I see a set of incentives so overwhelming that only the truly wealthy, the truly stupid, and the truly religiously/morally opposed would turn down the chance to serve their country.

This would only work if we had some way that anyone who wanted to serve could do so at any time they chose (with perhaps a longer term of service for those who wait past age 30 and shorter terms of service for jobs that carry physical risk).

This would provide Matthew's dreamed about cheap pool of labor, professor Moskos' joint rite of passage, and Congressman Rangel's nationally shared risk without the negative consequences of coercion and imprisonment for those who refused.

It could even provide one more argument for increased public services:After all, we earned it.

Tuesday, December 30, 2003




Boy, has Money magazine picked some seriously crappy places as it's Hottest Towns.

Really, Plano fucking Texas as #1 in the entire Western United States? Anaheim as #2? Have these no-talent ass-clowns ever been to Anaheim?

And why the hell are half the Hot Towns in the East suburbs of DC?

Monday, December 29, 2003

Interesting Stat


According to the April 2003 Atlantic Monthly: While 25% of the world's women live in places where abortion is illegal, 40% of all abortions are performed in those countries.

I'd love to be able to jump all over this and use the headline Outlawing Abortion Causes More Abortions, but that's just silly. It's a lot easier just to point out that outlawing abortion doesn't appear to mean fewer abortions.

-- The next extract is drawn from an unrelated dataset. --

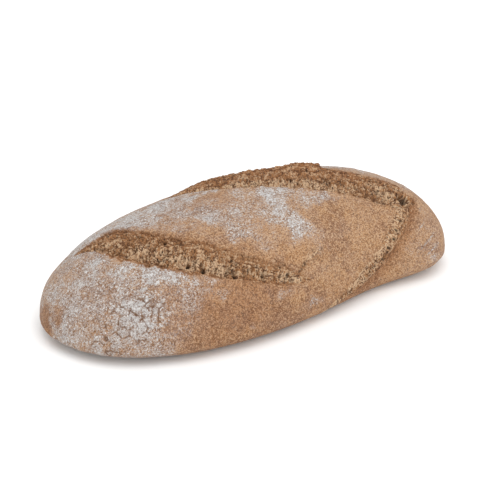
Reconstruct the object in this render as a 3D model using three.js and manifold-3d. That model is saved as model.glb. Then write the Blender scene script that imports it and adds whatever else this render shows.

I'd guess that the real cause-and-effect relationship is between the number of abortions and easy access to birth control, especially since places that outlaw abortion mostly take a dim view of contraception as a whole. Oddly enough, if women who don't want more kids have the chance to keep from getting pregnant, they take it. If they don't have that chance, they get abortions whether it's legal or not.

Never understood why people who claim to be "anti-abortion" also seem to be the ones against easy access to contraception. The Pill has prevented more abortions than religion and morality ever have.